» **SOURCE DATA**
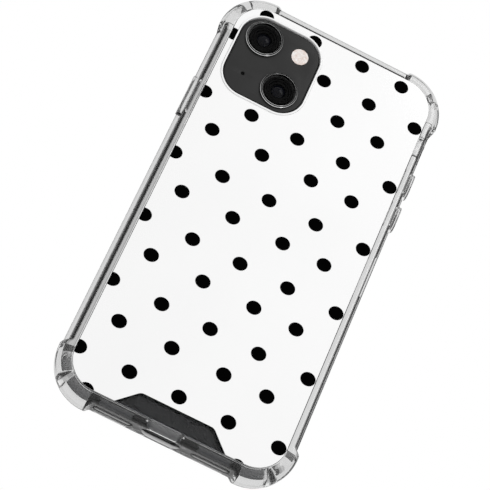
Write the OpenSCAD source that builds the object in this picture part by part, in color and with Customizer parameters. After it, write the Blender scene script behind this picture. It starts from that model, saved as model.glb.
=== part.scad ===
// Clear shock-corner phone case with a spotted back, on the phone that it is made for.
// The pair lies face down: +Z points out of the case's back, +Y to the camera end,
// +X to the side with the volume buttons. Z = 0 is the rim that stands on a table.

/* [Phone] */
// Width of the phone's body
phone_w = 71.5; // [68:0.1:76]
// Length of the phone's body
phone_l = 146.7; // [144:0.1:150]
// Thickness of the phone's body
phone_t = 7.65; // [7.4:0.05:8.2]
// Corner radius of the phone's body
phone_r = 10.2; // [9.5:0.1:11]
// Width of the camera island
island_w = 27.8; // [27:0.1:29]
// Length of the camera island
island_l = 30; // [29:0.1:31]
// How far the island stands above the back glass
island_h = 1.6; // [1.2:0.1:1.8]
// Outer radius of a lens ring
ring_r = 6.45; // [6.2:0.05:6.6]
// How far the lens rings stand above the island
ring_h = 1.1; // [0.8:0.1:1.4]

/* [Case] */
// Thickness of the soft wall around the phone
wall_t = 2.6; // [2.4:0.1:3.2]
// How far the foot of the long sides stands out past the wall
foot_t = 1.4; // [1:0.1:1.6]
// How far the corner bumpers stand out past the wall
bumper_t = 2; // [1.8:0.1:2.2]
// Height of the front rim above the display
front_rim = 1.15; // [1:0.05:1.5]
// Thickness of the hard back plate
plate_t = 1.5; // [1.3:0.1:1.8]
// Thickness of the printed film
film_t = 0.15; // [0.1:0.05:0.2]
// Thickness of the printed spots
ink_t = 0.05; // [0.05:0.01:0.1]
// Gap all round between the phone and the case
fit_gap = 0.15; // [0.12:0.01:0.2]

/* [Spots] */
// Half width of one spot, across the phone
spot_a = 2.47; // [2:0.01:3]
// Half length of one spot, along the phone
spot_b = 2.27; // [2:0.01:3]

/* [Buttons] */
// Travel of a button and of the pad over it
press = 0.25; // [0.2:0.01:0.3]
// How far a button stands out of the phone's side
button_out = 0.45; // [0.4:0.01:0.5]
// Travel of the ring switch
switch_travel = 1.3; // [1:0.1:1.4]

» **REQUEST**
Every line of the data above should be copied exactly.

» **THE REPLY**
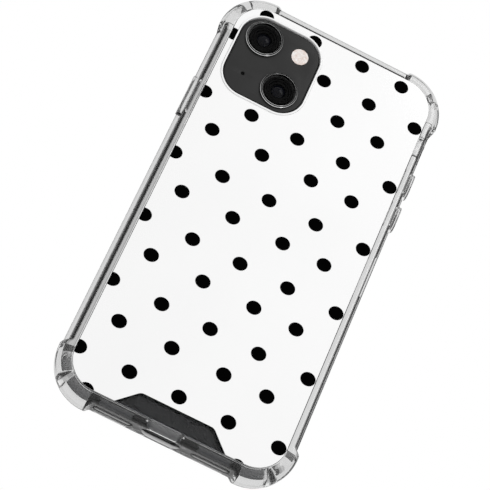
Write the OpenSCAD source that builds the object in this picture part by part, in color and with Customizer parameters. After it, write the Blender scene script behind this picture. It starts from that model, saved as model.glb.
=== part.scad ===
// Clear shock-corner phone case with a spotted back, on the phone that it is made for.
// The pair lies face down: +Z points out of the case's back, +Y to the camera end,
// +X to the side with the volume buttons. Z = 0 is the rim that stands on a table.

/* [Phone] */
// Width of the phone's body
phone_w = 71.5; // [68:0.1:76]
// Length of the phone's body
phone_l = 146.7; // [144:0.1:150]
// Thickness of the phone's body
phone_t = 7.65; // [7.4:0.05:8.2]
// Corner radius of the phone's body
phone_r = 10.2; // [9.5:0.1:11]
// Width of the camera island
island_w = 27.8; // [27:0.1:29]
// Length of the camera island
island_l = 30; // [29:0.1:31]
// How far the island stands above the back glass
island_h = 1.6; // [1.2:0.1:1.8]
// Outer radius of a lens ring
ring_r = 6.45; // [6.2:0.05:6.6]
// How far the lens rings stand above the island
ring_h = 1.1; // [0.8:0.1:1.4]

/* [Case] */
// Thickness of the soft wall around the phone
wall_t = 2.6; // [2.4:0.1:3.2]
// How far the foot of the long sides stands out past the wall
foot_t = 1.4; // [1:0.1:1.6]
// How far the corner bumpers stand out past the wall
bumper_t = 2; // [1.8:0.1:2.2]
// Height of the front rim above the display
front_rim = 1.15; // [1:0.05:1.5]
// Thickness of the hard back plate
plate_t = 1.5; // [1.3:0.1:1.8]
// Thickness of the printed film
film_t = 0.15; // [0.1:0.05:0.2]
// Thickness of the printed spots
ink_t = 0.05; // [0.05:0.01:0.1]
// Gap all round between the phone and the case
fit_gap = 0.15; // [0.12:0.01:0.2]

/* [Spots] */
// Half width of one spot, across the phone
spot_a = 2.47; // [2:0.01:3]
// Half length of one spot, along the phone
spot_b = 2.27; // [2:0.01:3]

/* [Buttons] */
// Travel of a button and of the pad over it
press = 0.25; // [0.2:0.01:0.3]
// How far a button stands out of the phone's side
button_out = 0.45; // [0.4:0.01:0.5]
// Travel of the ring switch
switch_travel = 1.3; // [1:0.1:1.4]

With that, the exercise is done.